He crossed one leg over the other. “In order to do that we need to build up an economic base that is like none in this hemisphere. Electricity, yes—but electricity that reaches the poorest of our poor and is subsidized. The same for transportation and communications. And especially for agriculture. Doing that will take money—your money, the World Bank and the Inter-American Development Bank.”
Once again, he leaned forward. His eyes held mine. “I understand that your company wants more work and usually gets it by inflating the size of projects—wider highways, bigger power plants, deeper harbors. This time is different, though. Give me what’s best for my people, and I’ll give you all the work you want.”
What he proposed was totally unexpected, and it both shocked and excited me. It certainly defied all I had learned at MAIN. Surely, he knew that the foreign aid game was a sham—he had to know. It existed to make him rich and to shackle his country with debt. It was there so Panama would be forever obligated to the United States and the corporatocracy. It was there to keep Latin America on the path of Manifest Destiny and forever subservient to Washington and Wall Street. I was certain that he knew that the system was based on the assumption that all men in power are corruptible, and that his decision not to use it for his personal benefit would be seen as a threat, a new form of domino that might start a chain reaction and eventually topple the entire system.
I looked across the coffee table at this man who certainly understood that because of the Canal he enjoyed a very special and unique power, and that it placed him in a particularly precarious position. He had to be careful. He already had established himself as a leader among LDC leaders. If he, like his hero Arbenz, was determined to take a stand, the world would be watching. How would the system react? More specifically, how would the U.S. government react? Latin American history was littered with dead heroes.
I also knew I was looking at a man who challenged all the justifications I had formulated for my own actions. This man certainly had his share of personal flaws, but he was no pirate, no Henry Morgan or Francis Drake—those swashbuckling adventurers who used letters of marque from English kings as a cloak to legitimatize piracy. The picture on the billboard had not been your typical political deception. “Omar’s ideal is freedom; the missile is not invented that can kill an ideal!” Hadn’t Tom Paine penned something similar?
It made me wonder, though. Perhaps ideals do not die, but what about the men behind them? Che, Arbenz, Allende; the latter was the only one still alive, but for how long? And it raised another question: how would I respond if Torrijos were thrust into the role of martyr?
By the time I left him we both understood that MAIN would get the contract for the master plan, and that I would see to it that we did Torrijos’s bidding.

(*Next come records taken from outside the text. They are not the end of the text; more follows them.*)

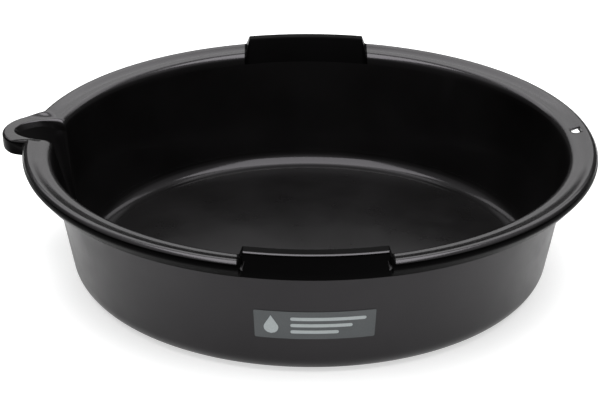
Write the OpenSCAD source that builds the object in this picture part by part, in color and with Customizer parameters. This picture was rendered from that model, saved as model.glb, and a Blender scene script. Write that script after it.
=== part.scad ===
// Round open oil drain pan: a moulded dish with a turned-down rim, a pouring
// spout, two raised hand grips, a hanging hole and a label on the front wall.
// Millimetres, +Z up, origin at the centre of the base's underside.
// The spout points along -X, the grips lie along -Y and +Y.

/* [Basin] */
// Outer radius where the straight wall would meet the ground
base_r = 162.2; // [150:0.1:168]
// Lean of the side wall away from vertical, degrees
draft = 10; // [6:0.5:10]
// Wall and floor thickness
wall_t = 2.2; // [1.8:0.1:2.6]
// Outer radius of the round between floor and wall
corner_r = 14; // [10:0.5:18]

/* [Rim] */
// Outer radius of the rim
rim_r = 195; // [194:0.5:200]
// Height of the rim above the ground
rim_h = 91.3; // [90:0.1:93]
// Fall of the flange towards the basin, degrees
flange_fall = 15; // [12:1:18]
// Radius of the rounded inner edge of the flange
edge_r = 6.5; // [5:0.5:7]
// Radius of the shoulder between flange and skirt
shoulder_r = 4; // [3:0.5:5]
// Inward lean of the skirt, degrees
skirt_lean = 40; // [36:1:42]
// Height of the skirt's lower edge above the ground
skirt_z = 78.7; // [78.2:0.1:79.2]

/* [Hand grips] */
// Height of the grip tops above the ground
grip_h = 97.5; // [96:0.5:100]
// Half length of a grip along its top
grip_half_top = 43.5; // [40:0.5:46]
// Half length of a grip at the flange
grip_half_foot = 45.8; // [45:0.1:48]
// Outer radius of the grip top
grip_out_r = 193; // [192:0.5:194]
// Inner radius of the grip top
grip_in_r = 184; // [182:0.5:185]
// Turn of both grips about the pan's axis, degrees
grip_turn = 1.2; // [0:0.1:3]

/* [Spout] */
// Direction of the spout about the pan's axis, degrees
spout_az = 174.4; // [174:0.1:178]
// Distance from the pan's axis to the tip of the lip
lip_reach = 214; // [213.5:0.1:215]
// Distance from the pan's axis to the widest place of the lip
lip_centre = 187; // [186.5:0.5:189]
// Half width of the lip
lip_half_w = 28.3; // [28:0.1:29]
// Height of the lip's upper face
lip_z = 88.5; // [88:0.1:89]
// Distance from the pan's axis to the foot of the channel
channel_u = 165; // [163:0.5:166]
// Height of the foot of the channel
channel_z = 28; // [24:0.5:34]
// Lean of the channel's axis away from vertical, degrees
channel_lean = 15.3; // [15:0.1:15.6]
// Half angle of the channel's cone, degrees
channel_half = 21; // [20.5:0.1:21.1]

/* [Hanging hole] */
// Radius of the hanging hole
hole_r = 4.7; // [4:0.1:4.8]
// Distance from the pan's axis to the hole
hole_at = 186; // [185:0.1:186.2]
// Direction of the hole about the pan's axis, degrees
hole_az = 6; // [0:0.5:10]
// Direction of the relief in the skirt that clears the hole, degrees
relief_az = 11.5; // [11:0.5:12]
// Width of the relief
relief_w = 27; // [25:1:30]
// Height of the relief's upper edge above the ground
relief_z = 84.5; // [84:0.1:84.6]

/* [Label] */
// Width of the label along the wall
label_w = 75; // [60:1:80]
// Height of the label
label_h = 20.6; // [16:0.1:24]
// Height of the label's middle above the ground
label_z = 37.8; // [35:0.1:45]

/* [Hidden] */

$fn = 180;
black = [0.035, 0.035, 0.038];
film_grey = [0.16, 0.18, 0.18];
print_grey = [0.45, 0.50, 0.50];
far = 260;
arc_steps = 8;
nose_step = 6;
belly_step = 15;
// Angle on the shoulder's arc where the flange ends and the skirt begins.
split_dir = 75;
channel_h = 90;
// Distance from the pan's axis where the lip, grip and label blocks begin.
block_root = 120;
film_t = 0.25;
print_t = 0.12;
grip_edge = 1.6;
// The label's mark: an oil drop at the left and three bars, each shorter than the last.
drop_r = label_h * 0.22;
drop_at = [-label_w * 0.36, -label_h * 0.1];
bar_w = label_w * 0.62;
bar_h = label_h * 0.12;
bar_from = -label_w * 0.2;
bar_loss = 0.18;

// A point at distance r and angle a from centre c.
function polar(c, r, a) = [c[0] + r * cos(a), c[1] + r * sin(a)];

// Points along an arc about c from angle a to angle b.
function arc(c, r, a, b) = [for (i = [0:arc_steps]) polar(c, r, a + (b - a) * i / arc_steps)];

// The same points in the opposite order.
function flip(pts) = [for (i = [len(pts) - 1:-1:0]) pts[i]];

// The point whose distances along the directions a and b are da and db.
function cross_at(a, da, b, db) =
    let (d = cos(a) * sin(b) - sin(a) * cos(b))
    [(da * sin(b) - db * sin(a)) / d, (db * cos(a) - da * cos(b)) / d];

// Radius of the wall's outer face at height z.
function wall_out(z) = base_r + z * tan(draft);

wall_in_dir = 180 - draft;
flange_dir = 90 + flange_fall;
corner_c = [wall_out(corner_r) - corner_r / cos(draft), corner_r];
shoulder_c = [rim_r - shoulder_r, rim_h - shoulder_r];
wall_in_d = -base_r * cos(draft) + wall_t;
flange_d = shoulder_c[0] * cos(flange_dir) + shoulder_c[1] * sin(flange_dir) + shoulder_r;
edge_c = cross_at(wall_in_dir, wall_in_d - edge_r, flange_dir, flange_d - edge_r);
wall_top_in = polar(edge_c, edge_r, wall_in_dir);
wall_top_out = polar(edge_c, edge_r - wall_t, wall_in_dir);
wall_foot_in = polar(corner_c, corner_r - wall_t, -draft);
wall_foot_out = polar(corner_c, corner_r, -draft);
skirt_top = polar(shoulder_c, shoulder_r, -skirt_lean);
skirt_foot_r = skirt_top[0] - (skirt_top[1] - skirt_z) * tan(skirt_lean);
skirt_t = wall_t / cos(skirt_lean);
lip_len = lip_reach - lip_centre;
hole_z = (flange_d - hole_at * cos(flange_dir)) / sin(flange_dir);

// The basin's hollow, from the floor up past the rim.
module hollow() {
    rotate_extrude()
        polygon(concat([[0, wall_t]], arc(corner_c, corner_r - wall_t, -90, -draft),
                       arc(edge_c, edge_r, wall_in_dir, flange_dir),
                       [polar(shoulder_c, shoulder_r, flange_dir)],
                       [[rim_r, far], [0, far]]));
}

// The channel's cone, grown outwards by g.
module channel(g) {
    grow = g / cos(channel_half);
    rotate([0, 0, spout_az])
        translate([channel_u, 0, channel_z])
            rotate([0, channel_lean, 0])
                translate([0, 0, -grow / tan(channel_half)])
                    cylinder(h = channel_h, r1 = 0, r2 = channel_h * tan(channel_half));
}

// Outline of the spout's lip, set in by g: straight sides and an elliptical nose.
module lip_outline(g) {
    nose = [for (a = [-90:nose_step:90])
        [lip_centre + (lip_len - g) * cos(a), (lip_half_w - g) * sin(a)]];
    polygon(concat([[block_root, -lip_half_w + g]], nose, [[block_root, lip_half_w - g]]));
}

// The lip's outline as a block between two heights.
module lip_block(g, low, high) {
    rotate([0, 0, spout_az])
        translate([0, 0, low])
            linear_extrude(high - low) lip_outline(g);
}

// A block that spans a grip: its ends lean in above the flange.
module grip_block(g, low, high) {
    foot = grip_half_foot - g;
    top = grip_half_top - g;
    rotate([90, 0, 0])
        translate([0, 0, block_root])
            linear_extrude(far - block_root)
                polygon([[-foot, low], [foot, low], [foot, lip_z], [top, high],
                         [-top, high], [-foot, lip_z]]);
}

// Section of a grip, set in by g: inner face, flat top and outer face.
module grip_section(g) {
    top = grip_h - g;
    polygon([[skirt_foot_r - g, skirt_z - g], [grip_out_r - g, top - grip_edge],
             [grip_out_r - g - grip_edge, top], [grip_in_r + g + grip_edge, top],
             [grip_in_r + g - grip_edge / 2, top - grip_edge],
             wall_top_in + [g, 0], [wall_top_in[0] + g, skirt_z - g]]);
}

// One grip lying along -Y: a box section that is open below.
module grip() {
    difference() {
        intersection() {
            rotate_extrude() grip_section(0);
            grip_block(0, skirt_z, grip_h);
        }
        intersection() {
            rotate_extrude() grip_section(wall_t);
            grip_block(wall_t, 0, grip_h + 1);
        }
        rotate_extrude()
            polygon([[0, 0], wall_foot_out, wall_top_out, wall_top_in, [0, wall_top_in[1]]]);
    }
}

// The space that both grips take out of the flange and the skirt.
module grip_gaps() {
    for (turn = [grip_turn, 180 + grip_turn])
        rotate([0, 0, turn])
            translate([-grip_half_foot, -far, 0])
                cube([2 * grip_half_foot, far - block_root, far]);
}

// A ring on the outer wall between two heights, from depth a to depth b off the wall.
module wall_skin(a, b, low, high) {
    rotate_extrude()
        polygon([[wall_out(low) + a, low], [wall_out(low) + b, low],
                 [wall_out(high) + b, high], [wall_out(high) + a, high]]);
}

// Places a flat drawing on the front wall, x along the wall and y up it.
module on_front() {
    rotate([0, 0, grip_turn])
        translate([0, -block_root, label_z])
            rotate([90, 0, 0])
                linear_extrude(far - block_root) children();
}

module basin_floor() {
    color(black) cylinder(h = wall_t, r = corner_c[0]);
}

module basin_corner() {
    color(black)
        rotate_extrude()
            polygon(concat(arc(corner_c, corner_r, -90, -draft),
                           flip(arc(corner_c, corner_r - wall_t, -90, -draft))));
}

module basin_wall() {
    color(black)
        difference() {
            rotate_extrude()
                polygon([wall_foot_out, wall_top_out, wall_top_in, wall_foot_in]);
            channel(wall_t);
        }
}

module rim_flange() {
    color(black)
        difference() {
            rotate_extrude()
                polygon(concat(arc(edge_c, edge_r, wall_in_dir, flange_dir),
                               arc(shoulder_c, shoulder_r, flange_dir, split_dir),
                               arc(shoulder_c, shoulder_r - wall_t, split_dir, flange_dir),
                               arc(edge_c, edge_r - wall_t, flange_dir, wall_in_dir)));
            channel(wall_t);
            lip_block(0, lip_z - wall_t, far);
            grip_gaps();
            rotate([0, 0, hole_az])
                translate([hole_at, 0, hole_z])
                    rotate([0, -flange_fall, 0])
                        cylinder(h = 8 * wall_t, r = hole_r, center = true);
        }
}

module rim_skirt() {
    color(black)
        difference() {
            rotate_extrude()
                polygon(concat(arc(shoulder_c, shoulder_r, split_dir, -skirt_lean),
                               [[skirt_foot_r, skirt_z], [skirt_foot_r - skirt_t, skirt_z]],
                               arc(shoulder_c, shoulder_r - wall_t, -skirt_lean, split_dir)));
            lip_block(0, 0, far);
            grip_gaps();
            rotate([0, 0, relief_az])
                translate([block_root, -relief_w / 2, 0])
                    cube([far, relief_w, relief_z]);
        }
}

module spout_channel() {
    color(black)
        difference() {
            channel(wall_t);
            channel(0);
            hollow();
            translate([-far, -far, lip_z - wall_t]) cube(2 * far);
        }
}

module spout_lip() {
    color(black) {
        difference() {
            lip_block(0, lip_z - wall_t, lip_z);
            channel(0);
            hollow();
        }
        difference() {
            lip_block(0, skirt_z, lip_z - wall_t);
            lip_block(wall_t, 0, far);
            cylinder(h = far, r = skirt_foot_r - skirt_t);
        }
    }
}

module front_grip() {
    color(black) rotate([0, 0, grip_turn]) grip();
}

module rear_grip() {
    color(black) rotate([0, 0, 180 + grip_turn]) grip();
}

module label_film() {
    color(film_grey)
        intersection() {
            wall_skin(0, film_t, label_z - label_h / 2, label_z + label_h / 2);
            on_front() square([label_w, 2 * label_h], center = true);
        }
}

// An oil drop: a round belly under a pointed top.
module drop_shape(r) {
    belly = [for (a = [150:belly_step:390]) [r * cos(a), r * sin(a)]];
    polygon(concat(belly, [[0, 2 * r]]));
}

module label_drop() {
    color(print_grey)
        intersection() {
            wall_skin(film_t, film_t + print_t, label_z - label_h / 2, label_z + label_h / 2);
            on_front() translate(drop_at) drop_shape(drop_r);
        }
}

module label_bars() {
    color(print_grey)
        intersection() {
            wall_skin(film_t, film_t + print_t, label_z - label_h / 2, label_z + label_h / 2);
            on_front()
                for (row = [-1:1])
                    translate([bar_from, (row * 2 - 0.5) * bar_h])
                        square([bar_w * (1 - bar_loss * (1 - row)), bar_h]);
        }
}

basin_floor();
basin_corner();
basin_wall();
rim_flange();
rim_skirt();
spout_channel();
spout_lip();
front_grip();
rear_grip();
label_film();
label_drop();
label_bars();
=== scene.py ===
import math

import bmesh
import bpy
import numpy as np
from mathutils import Matrix, Vector


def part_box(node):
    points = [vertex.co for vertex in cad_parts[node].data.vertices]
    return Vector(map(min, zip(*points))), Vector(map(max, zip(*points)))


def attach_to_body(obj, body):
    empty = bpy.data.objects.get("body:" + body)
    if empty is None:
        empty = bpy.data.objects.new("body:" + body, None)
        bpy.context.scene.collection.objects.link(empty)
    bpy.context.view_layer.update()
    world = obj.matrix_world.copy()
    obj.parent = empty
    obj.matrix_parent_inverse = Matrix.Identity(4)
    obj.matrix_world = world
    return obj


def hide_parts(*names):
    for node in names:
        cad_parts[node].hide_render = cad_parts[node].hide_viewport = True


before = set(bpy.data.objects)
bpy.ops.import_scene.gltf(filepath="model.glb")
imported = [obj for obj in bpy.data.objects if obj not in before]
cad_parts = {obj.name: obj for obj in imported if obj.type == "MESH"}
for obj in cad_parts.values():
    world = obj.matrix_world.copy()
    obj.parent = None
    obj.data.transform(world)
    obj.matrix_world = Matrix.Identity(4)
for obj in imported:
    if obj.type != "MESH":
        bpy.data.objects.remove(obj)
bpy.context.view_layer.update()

MM = 0.001


def low_mm(node):
    """The lowest corner of a CAD node's box, in millimetres."""
    return np.array(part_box(node)[0]) / MM


def high_mm(node):
    """The highest corner of a CAD node's box, in millimetres."""
    return np.array(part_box(node)[1]) / MM


# ---------------------------------------------------------------- dimensions, in millimetres
RIM_R = high_mm("rim_skirt")[0]           # outer radius of the rim
RIM_H = high_mm("rim_flange")[2]          # top of the rim's shoulder
SKIRT_Z = low_mm("rim_skirt")[2]          # lower edge of the skirt
GRIP_H = high_mm("front_grip")[2]         # top of the hand grips
LIP_Z = high_mm("spout_lip")[2]           # top of the spout's lip
FLOOR_R = high_mm("basin_floor")[0]       # where the floor's round begins
WALL_T = high_mm("basin_floor")[2]        # wall and floor thickness
CORNER_TOP = high_mm("basin_corner")[2]   # where the round meets the straight wall
CORNER_R = 14.0                           # outer radius of the round
DRAFT = 10.0                              # lean of the wall, degrees
BASE_R = 162.2                            # the wall's outer radius run down to the ground
FLANGE_FALL = 15.0                        # fall of the flange towards the basin, degrees
EDGE_R = 6.37                             # rounded inner edge of the flange
SHOULDER_R = 4.0                          # rounded outer edge of the flange
SKIRT_LEAN = 40.0                         # inward lean of the skirt, degrees
FOOT_ROUND = 0.9                          # rounding of the skirt's lower edge

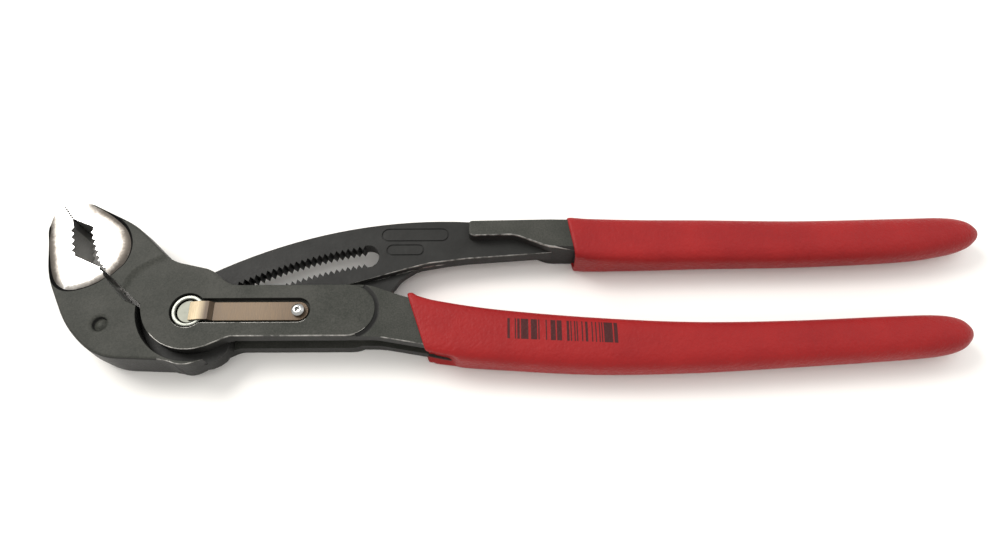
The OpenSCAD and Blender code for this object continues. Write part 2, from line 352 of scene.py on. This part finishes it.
def ground_steel():
    """Bright ground steel with a painted darker, brownish reflection towards the outer edge of each jaw's
    ground face, and a random mottle.
    """
    mat, tree, bsdf = material("ground_steel")
    coords = object_coords(tree)
    scratches = noise(tree, stretched(tree, coords, (180, 2600, 600)), 1, 3, 0.7)
    mottle = noise(tree, coords, 420, 4, 0.7)
    x, y = split_xyz(tree, coords)[:2]
    # Painted darker reflection on the upper jaw's face, growing away from a point by the mouth, and not at
    # the tip
    middle = at(-50, 28)
    dx, dy = (maths(tree, "SUBTRACT", value, centre) for value, centre in ((x, middle.x), (y, middle.y)))
    squares = maths(tree, "ADD", maths(tree, "POWER", dx, 2.0), maths(tree, "POWER", dy, 2.0))
    upper = maths(tree, "MULTIPLY", smooth_range(tree, maths(tree, "SQRT", squares), 11 * MM, 20 * MM),
                  smooth_range(tree, x, at(-63, 0).x, at(-42, 0).x))
    # Painted darker reflection on the lower jaw's face, growing towards the straight back of the jaw,
    # through corner and square to across
    corner = at(-67.6, 44)
    across = Vector((0.957, 0.29))
    from_back = maths(tree, "ADD",
                      maths(tree, "MULTIPLY", maths(tree, "SUBTRACT", x, corner.x), across.x),
                      maths(tree, "MULTIPLY", maths(tree, "SUBTRACT", y, corner.y), across.y))
    lower = smooth_range(tree, from_back, 6.5 * MM, -1 * MM)
    # Mask of painted reflection plus a random mottle: base colour runs from near-white down to dark brown
    dim_reflection_and_mottle = maths(tree, "ADD", maths(tree, "MAXIMUM", upper, lower),
                  maths(tree, "MULTIPLY", maths(tree, "SUBTRACT", mottle, 0.5), 0.7))
    tree.links.new(ramp(tree, dim_reflection_and_mottle, [(0.2, (0.95, 0.94, 0.92)), (0.45, (0.34, 0.32, 0.295)),
                                      (0.9, (0.085, 0.075, 0.065))]),
                   bsdf.inputs["Base Color"])
    tree.links.new(ramp(tree, scratches, [(0.3, 0.26), (0.7, 0.40)]), bsdf.inputs["Roughness"])
    bsdf.inputs["Metallic"].default_value = 1.0
    bump(tree, bsdf, [(scratches, 0.00001, 0.5), (mottle, 0.00003, 0.35)])
    return mat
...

CHAPTER 14. Entering a New and Sinister Period in Economic History
As chief economist, I not only was in charge of a department at MAIN and responsible for the studies we carried out around the globe, but I also was expected to be conversant with current economic trends and theories. The early 1970s were a time of major shifts in international economics.
During the 1960s, a group of countries had formed OPEC, the cartel of oil-producing nations, largely in response to the power of the big refining companies. Iran was also a major factor. Even though the shah owed his position and possibly his life to the United States’ clandestine intervention during the Mossadegh struggle—or perhaps because of that fact—the shah was acutely aware that the tables could be turned on him at any time. The heads of state of other petroleum-rich nations shared this awareness and the paranoia that accompanied it. They also knew that the major international oil companies, known as “The Seven Sisters,” were collaborating to hold down petroleum prices—and thus the revenues they paid to the producing countries—as a means of reaping their own windfall profits. OPEC was organized in order to strike back.
This all came to a head in the early 1970s, when OPEC brought the industrial giants to their knees. A series of concerted actions, ending with a 1973 oil embargo symbolized by long lines at U.S. gas stations, threatened to bring on an economic catastrophe rivaling the Great Depression. It was a systemic shock to the developed world economy, and of a magnitude that few people could begin to comprehend.